Sentirse “convertido” es el pecado que nos da “autoridad” para desautorizar al mismo Dios misericordioso; creernos los “bueno hijos” nos da la seguridad para juzgar a todo el que no piense y actúe como nosotros, incluso para manipular al Padre; es sentirse convertidos sin necesidad de conversión. No hay conversión sin humildad, sin verdad, sin discernimiento, sin amor. Todos somos hijos necesitados permanentemente del amor de Dios, de amar como Dios nos ama. No olvidemos que esta parábola fue dirigida a los fariseos (vv.1-3). Valdría la pena leer con interés todo el capítulo 15 de S. Lucas y de entrar en lo más profundo de nuestro ser y en las entrañas misericordiosas de Dios Padre.

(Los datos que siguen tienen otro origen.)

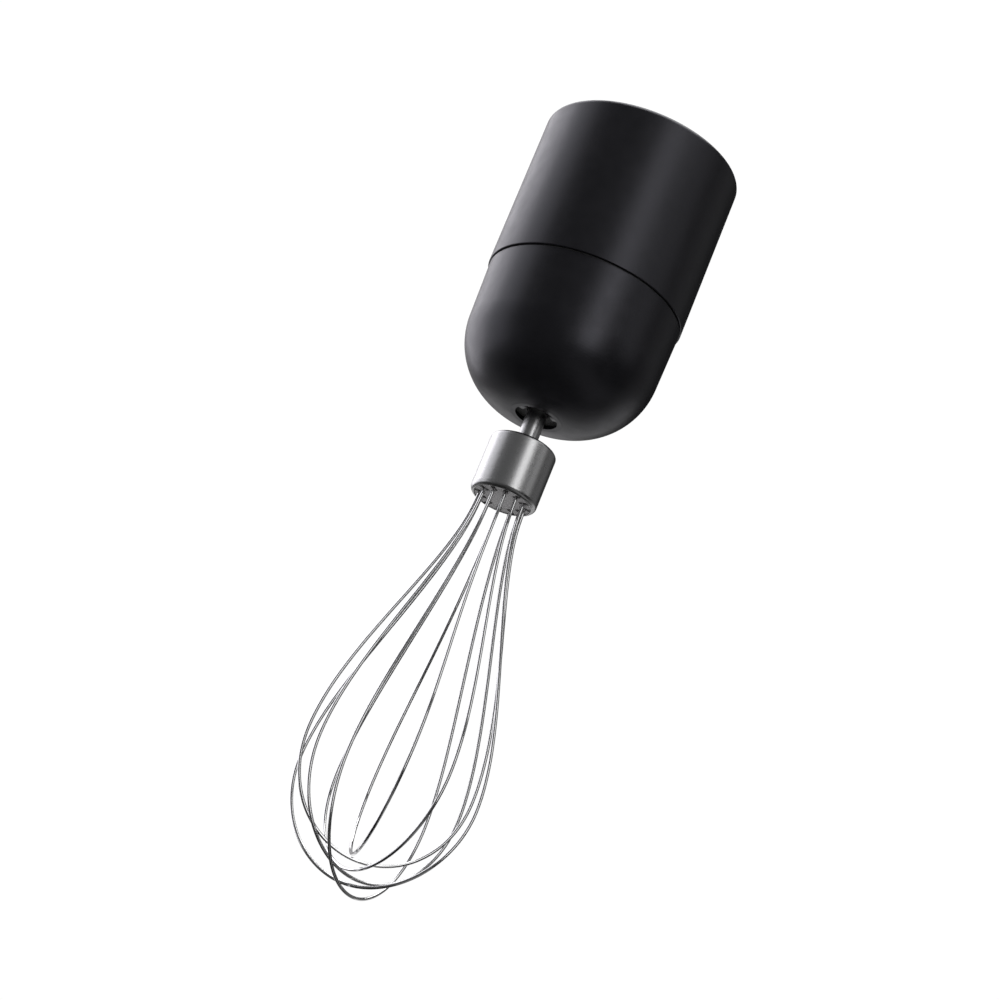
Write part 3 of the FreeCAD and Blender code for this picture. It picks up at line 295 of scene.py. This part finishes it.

Decía hace unos días en L’Aquila el Papa:la misericordia es la experiencia de sentirse acogido, restaurado, fortalecido, curado, animado. Ser perdonado es experimentar aquí y ahora lo más parecido a la resurrección. El perdón es pasar de la muerte a la vida, de la experiencia de la angustia y la culpa a la de la libertad y la alegría.

¿Nos sentimos perdonados por Dios realmente? Solamente si nos sentimos perdonados, seremos capaces de perdonar. La parábola del Padre lleno de amor es la historia de cada persona. Pidamos con el salmista que el Señor cree en nosotros un corazón puro, un corazón nuevo.